### [DIRECTIVE]
Look through the lines below and extract each one that contains "loose".
## Begin EXCERPTED RECORDS
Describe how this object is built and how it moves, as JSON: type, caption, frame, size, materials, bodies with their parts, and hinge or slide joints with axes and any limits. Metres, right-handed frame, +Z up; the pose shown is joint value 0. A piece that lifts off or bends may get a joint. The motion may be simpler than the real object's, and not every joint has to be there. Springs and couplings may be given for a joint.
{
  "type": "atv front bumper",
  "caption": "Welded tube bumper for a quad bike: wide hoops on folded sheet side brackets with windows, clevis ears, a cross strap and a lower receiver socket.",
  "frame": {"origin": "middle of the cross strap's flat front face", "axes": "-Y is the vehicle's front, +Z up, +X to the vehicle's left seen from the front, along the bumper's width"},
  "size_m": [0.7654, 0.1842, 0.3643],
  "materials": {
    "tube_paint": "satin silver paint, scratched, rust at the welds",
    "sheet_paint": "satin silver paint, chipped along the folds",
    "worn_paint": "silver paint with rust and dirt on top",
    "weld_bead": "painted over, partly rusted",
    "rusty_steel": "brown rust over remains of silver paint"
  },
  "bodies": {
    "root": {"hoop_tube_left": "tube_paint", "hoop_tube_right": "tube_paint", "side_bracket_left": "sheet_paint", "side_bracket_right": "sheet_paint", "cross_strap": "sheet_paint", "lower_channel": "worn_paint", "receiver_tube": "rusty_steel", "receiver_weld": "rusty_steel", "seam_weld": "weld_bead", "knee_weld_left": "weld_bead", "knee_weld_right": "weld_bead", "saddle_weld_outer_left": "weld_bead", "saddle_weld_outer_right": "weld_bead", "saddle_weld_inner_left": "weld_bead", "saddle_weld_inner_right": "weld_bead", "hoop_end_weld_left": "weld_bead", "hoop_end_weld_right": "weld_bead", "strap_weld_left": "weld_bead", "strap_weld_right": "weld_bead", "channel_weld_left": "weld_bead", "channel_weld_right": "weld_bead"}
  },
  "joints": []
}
## End EXCERPTED RECORDS
## Begin EXCERPTED RECORDS
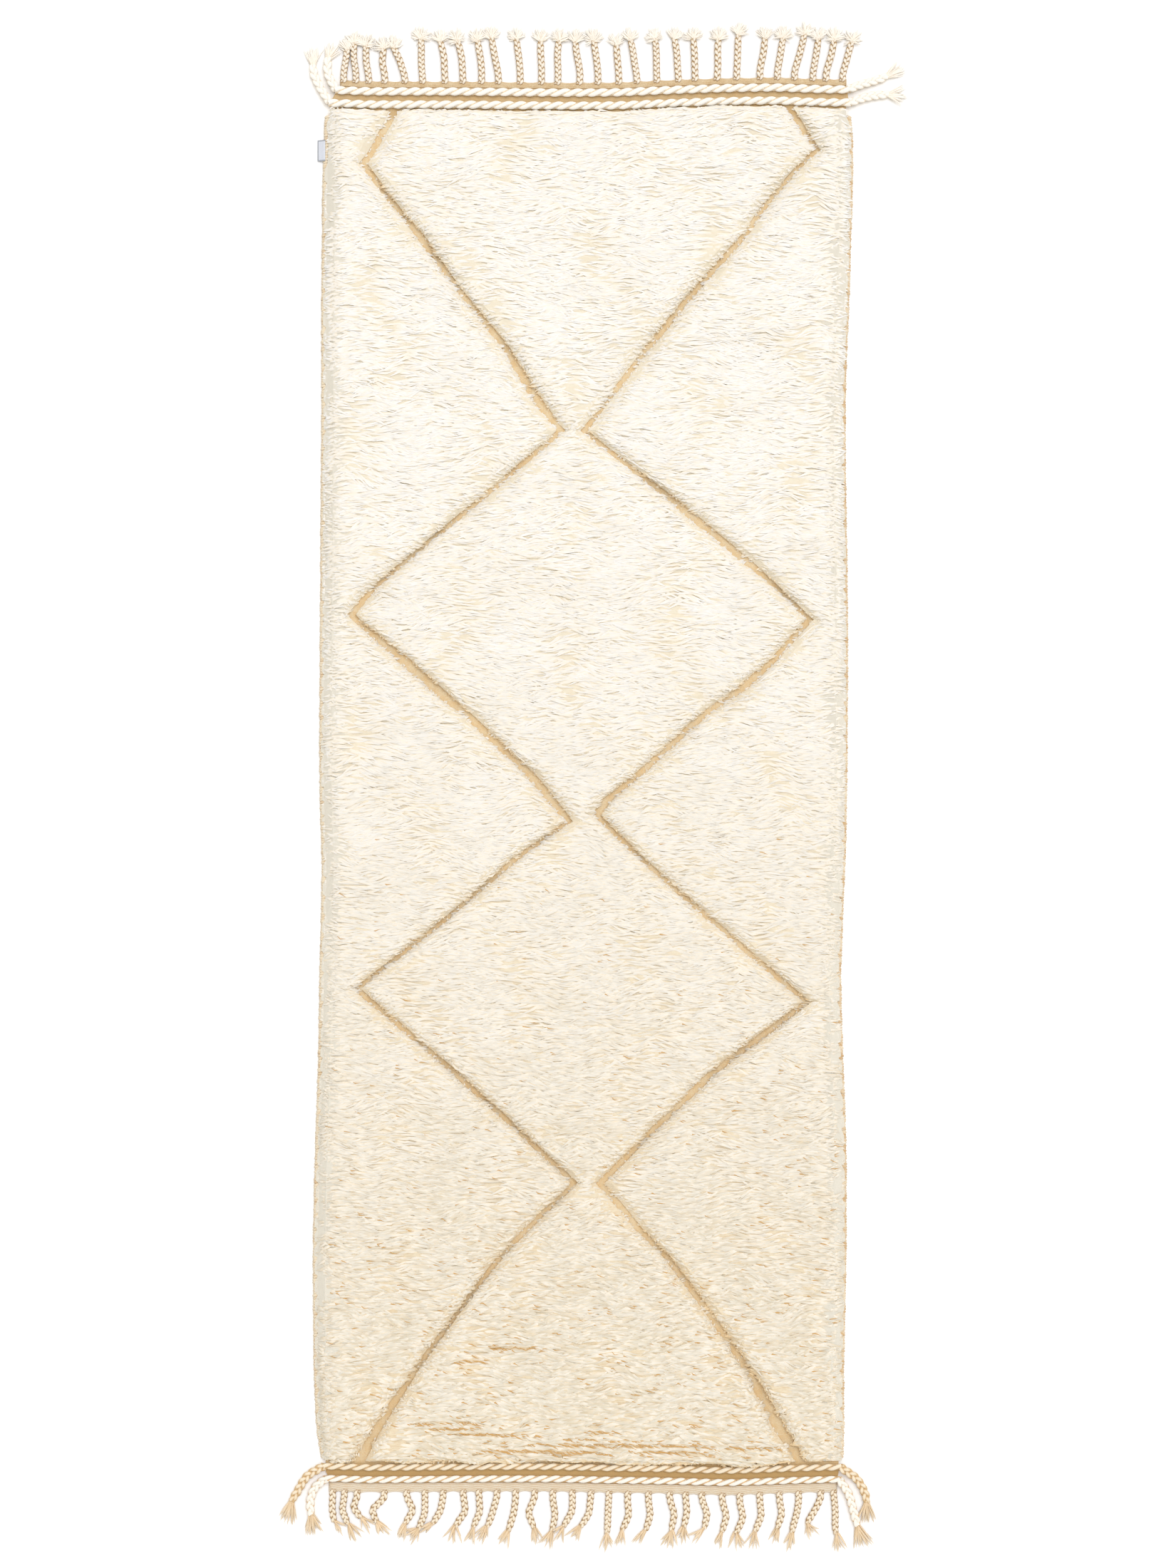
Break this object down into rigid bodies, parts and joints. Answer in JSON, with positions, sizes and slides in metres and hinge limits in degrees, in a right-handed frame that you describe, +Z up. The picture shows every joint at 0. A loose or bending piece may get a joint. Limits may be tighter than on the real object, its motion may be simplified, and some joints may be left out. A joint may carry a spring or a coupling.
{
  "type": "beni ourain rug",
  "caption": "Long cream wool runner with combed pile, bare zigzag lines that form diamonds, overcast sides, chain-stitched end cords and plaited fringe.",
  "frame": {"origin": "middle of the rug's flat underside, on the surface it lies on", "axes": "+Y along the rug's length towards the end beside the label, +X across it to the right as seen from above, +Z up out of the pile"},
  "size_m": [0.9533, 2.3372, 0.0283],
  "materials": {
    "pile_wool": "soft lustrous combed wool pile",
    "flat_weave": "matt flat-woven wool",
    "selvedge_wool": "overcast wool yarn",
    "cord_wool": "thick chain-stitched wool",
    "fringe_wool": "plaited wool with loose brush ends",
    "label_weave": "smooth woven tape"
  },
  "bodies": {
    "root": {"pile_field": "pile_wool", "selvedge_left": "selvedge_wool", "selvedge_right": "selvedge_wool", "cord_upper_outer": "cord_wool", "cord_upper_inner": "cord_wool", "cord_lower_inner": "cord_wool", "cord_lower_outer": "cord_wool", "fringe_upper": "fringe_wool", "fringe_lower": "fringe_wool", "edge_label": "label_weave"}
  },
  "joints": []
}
## End EXCERPTED RECORDS
## Begin EXCERPTED RECORDS
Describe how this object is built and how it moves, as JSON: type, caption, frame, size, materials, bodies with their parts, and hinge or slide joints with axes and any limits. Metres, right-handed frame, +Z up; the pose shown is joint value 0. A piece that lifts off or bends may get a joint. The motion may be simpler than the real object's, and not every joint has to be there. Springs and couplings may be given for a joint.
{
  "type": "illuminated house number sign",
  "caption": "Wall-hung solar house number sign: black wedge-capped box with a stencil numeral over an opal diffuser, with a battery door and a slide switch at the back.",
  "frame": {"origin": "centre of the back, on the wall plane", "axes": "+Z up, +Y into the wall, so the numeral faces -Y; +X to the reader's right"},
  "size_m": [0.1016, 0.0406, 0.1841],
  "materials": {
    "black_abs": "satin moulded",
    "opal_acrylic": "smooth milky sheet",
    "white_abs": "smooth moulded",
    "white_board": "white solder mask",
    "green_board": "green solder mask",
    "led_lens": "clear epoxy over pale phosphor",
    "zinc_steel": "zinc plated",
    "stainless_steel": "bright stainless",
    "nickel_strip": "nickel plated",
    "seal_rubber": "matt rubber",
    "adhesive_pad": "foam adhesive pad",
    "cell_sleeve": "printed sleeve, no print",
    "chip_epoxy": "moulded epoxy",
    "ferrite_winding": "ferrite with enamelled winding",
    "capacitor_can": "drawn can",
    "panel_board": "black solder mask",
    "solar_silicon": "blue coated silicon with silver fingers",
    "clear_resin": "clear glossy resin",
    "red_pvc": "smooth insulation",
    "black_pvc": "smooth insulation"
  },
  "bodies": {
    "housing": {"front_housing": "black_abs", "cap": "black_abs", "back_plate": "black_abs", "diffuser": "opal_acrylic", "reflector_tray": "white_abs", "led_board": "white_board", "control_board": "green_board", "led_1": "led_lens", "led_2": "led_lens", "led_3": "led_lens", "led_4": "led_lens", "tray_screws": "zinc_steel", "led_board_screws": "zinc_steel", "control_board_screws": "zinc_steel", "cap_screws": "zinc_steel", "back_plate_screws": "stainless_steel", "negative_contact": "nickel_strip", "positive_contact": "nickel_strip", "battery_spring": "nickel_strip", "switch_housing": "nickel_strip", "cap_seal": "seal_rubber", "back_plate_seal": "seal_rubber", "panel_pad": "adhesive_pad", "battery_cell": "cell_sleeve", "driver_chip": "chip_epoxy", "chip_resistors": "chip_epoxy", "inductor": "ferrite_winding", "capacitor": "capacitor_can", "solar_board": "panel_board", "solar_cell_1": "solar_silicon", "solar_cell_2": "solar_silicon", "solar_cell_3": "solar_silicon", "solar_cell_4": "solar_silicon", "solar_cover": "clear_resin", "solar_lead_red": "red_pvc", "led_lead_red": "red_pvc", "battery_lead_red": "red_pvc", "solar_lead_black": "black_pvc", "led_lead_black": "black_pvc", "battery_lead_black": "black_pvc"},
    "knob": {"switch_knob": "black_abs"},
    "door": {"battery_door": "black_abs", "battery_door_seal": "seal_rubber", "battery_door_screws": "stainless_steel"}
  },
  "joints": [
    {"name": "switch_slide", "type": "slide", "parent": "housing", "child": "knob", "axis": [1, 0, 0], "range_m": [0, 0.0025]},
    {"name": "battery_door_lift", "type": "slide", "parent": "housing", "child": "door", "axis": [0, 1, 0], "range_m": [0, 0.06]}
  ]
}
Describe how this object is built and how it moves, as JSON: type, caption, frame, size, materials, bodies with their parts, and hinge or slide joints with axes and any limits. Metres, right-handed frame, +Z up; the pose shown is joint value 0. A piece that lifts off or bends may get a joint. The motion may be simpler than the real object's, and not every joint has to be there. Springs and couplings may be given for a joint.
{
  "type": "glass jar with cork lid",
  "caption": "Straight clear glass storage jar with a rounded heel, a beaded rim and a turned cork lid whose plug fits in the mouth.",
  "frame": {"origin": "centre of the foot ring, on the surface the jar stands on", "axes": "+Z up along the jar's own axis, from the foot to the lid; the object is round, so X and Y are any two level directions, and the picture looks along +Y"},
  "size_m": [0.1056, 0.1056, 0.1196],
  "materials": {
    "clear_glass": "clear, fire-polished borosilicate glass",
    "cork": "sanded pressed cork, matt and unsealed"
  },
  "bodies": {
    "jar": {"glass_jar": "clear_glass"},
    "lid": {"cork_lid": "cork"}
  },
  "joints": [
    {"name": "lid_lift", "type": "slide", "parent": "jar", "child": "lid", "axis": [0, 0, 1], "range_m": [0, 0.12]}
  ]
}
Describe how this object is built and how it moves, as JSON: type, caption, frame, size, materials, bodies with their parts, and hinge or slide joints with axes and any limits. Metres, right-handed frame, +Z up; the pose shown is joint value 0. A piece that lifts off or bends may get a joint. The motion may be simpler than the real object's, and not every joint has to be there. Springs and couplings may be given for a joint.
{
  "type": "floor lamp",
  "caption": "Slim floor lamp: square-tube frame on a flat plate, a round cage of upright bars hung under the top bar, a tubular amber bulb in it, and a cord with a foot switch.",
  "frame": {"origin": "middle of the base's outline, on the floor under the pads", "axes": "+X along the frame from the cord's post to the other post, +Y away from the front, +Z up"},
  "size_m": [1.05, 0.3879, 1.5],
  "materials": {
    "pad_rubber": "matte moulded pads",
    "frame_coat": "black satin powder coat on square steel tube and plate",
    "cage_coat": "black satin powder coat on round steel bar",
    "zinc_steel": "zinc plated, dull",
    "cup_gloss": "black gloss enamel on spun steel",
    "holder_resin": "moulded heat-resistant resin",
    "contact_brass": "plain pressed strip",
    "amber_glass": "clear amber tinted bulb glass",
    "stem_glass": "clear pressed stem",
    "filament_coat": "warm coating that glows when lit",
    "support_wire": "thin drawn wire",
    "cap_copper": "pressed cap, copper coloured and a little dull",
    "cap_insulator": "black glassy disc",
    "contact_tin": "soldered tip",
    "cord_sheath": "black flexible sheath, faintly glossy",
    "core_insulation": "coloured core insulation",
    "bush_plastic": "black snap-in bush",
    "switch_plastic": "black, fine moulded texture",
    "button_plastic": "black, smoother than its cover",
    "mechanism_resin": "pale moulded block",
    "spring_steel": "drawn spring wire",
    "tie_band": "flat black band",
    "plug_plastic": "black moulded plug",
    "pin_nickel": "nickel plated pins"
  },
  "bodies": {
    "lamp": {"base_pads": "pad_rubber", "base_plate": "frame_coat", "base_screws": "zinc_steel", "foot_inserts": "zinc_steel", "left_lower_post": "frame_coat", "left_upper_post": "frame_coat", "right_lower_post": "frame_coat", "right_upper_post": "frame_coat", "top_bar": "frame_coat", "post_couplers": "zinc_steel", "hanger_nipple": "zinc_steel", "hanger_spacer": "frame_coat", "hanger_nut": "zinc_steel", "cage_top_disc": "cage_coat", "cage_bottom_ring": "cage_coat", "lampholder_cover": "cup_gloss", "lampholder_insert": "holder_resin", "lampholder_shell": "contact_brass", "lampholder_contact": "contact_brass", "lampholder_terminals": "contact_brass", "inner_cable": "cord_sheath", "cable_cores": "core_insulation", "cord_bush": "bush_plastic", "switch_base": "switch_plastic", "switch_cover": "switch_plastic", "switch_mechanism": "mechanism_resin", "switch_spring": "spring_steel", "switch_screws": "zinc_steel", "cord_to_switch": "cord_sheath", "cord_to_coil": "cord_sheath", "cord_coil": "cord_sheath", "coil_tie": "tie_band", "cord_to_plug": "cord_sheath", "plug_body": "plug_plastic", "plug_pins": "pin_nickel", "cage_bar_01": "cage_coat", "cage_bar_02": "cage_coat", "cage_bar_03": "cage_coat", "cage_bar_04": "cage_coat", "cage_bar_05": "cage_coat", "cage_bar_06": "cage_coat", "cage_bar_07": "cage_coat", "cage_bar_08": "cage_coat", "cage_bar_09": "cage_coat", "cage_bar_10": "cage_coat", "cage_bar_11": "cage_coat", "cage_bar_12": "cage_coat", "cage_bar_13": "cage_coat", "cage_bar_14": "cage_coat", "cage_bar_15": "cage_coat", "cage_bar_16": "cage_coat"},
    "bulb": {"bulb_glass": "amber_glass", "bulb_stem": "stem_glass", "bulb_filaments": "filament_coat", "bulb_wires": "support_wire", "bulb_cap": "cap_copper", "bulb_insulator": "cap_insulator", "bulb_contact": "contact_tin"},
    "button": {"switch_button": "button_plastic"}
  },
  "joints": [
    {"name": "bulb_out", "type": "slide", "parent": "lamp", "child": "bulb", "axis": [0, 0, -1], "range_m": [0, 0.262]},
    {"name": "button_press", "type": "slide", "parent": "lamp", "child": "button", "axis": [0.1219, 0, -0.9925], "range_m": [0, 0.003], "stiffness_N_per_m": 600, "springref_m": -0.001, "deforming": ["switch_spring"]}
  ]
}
## End EXCERPTED RECORDS
### [RESULT FOR THIS TASK]
Break this object down into rigid bodies, parts and joints. Answer in JSON, with positions, sizes and slides in metres and hinge limits in degrees, in a right-handed frame that you describe, +Z up. The picture shows every joint at 0. A loose or bending piece may get a joint. Limits may be tighter than on the real object, its motion may be simplified, and some joints may be left out. A joint may carry a spring or a coupling.
    "fringe_wool": "plaited wool with loose brush ends",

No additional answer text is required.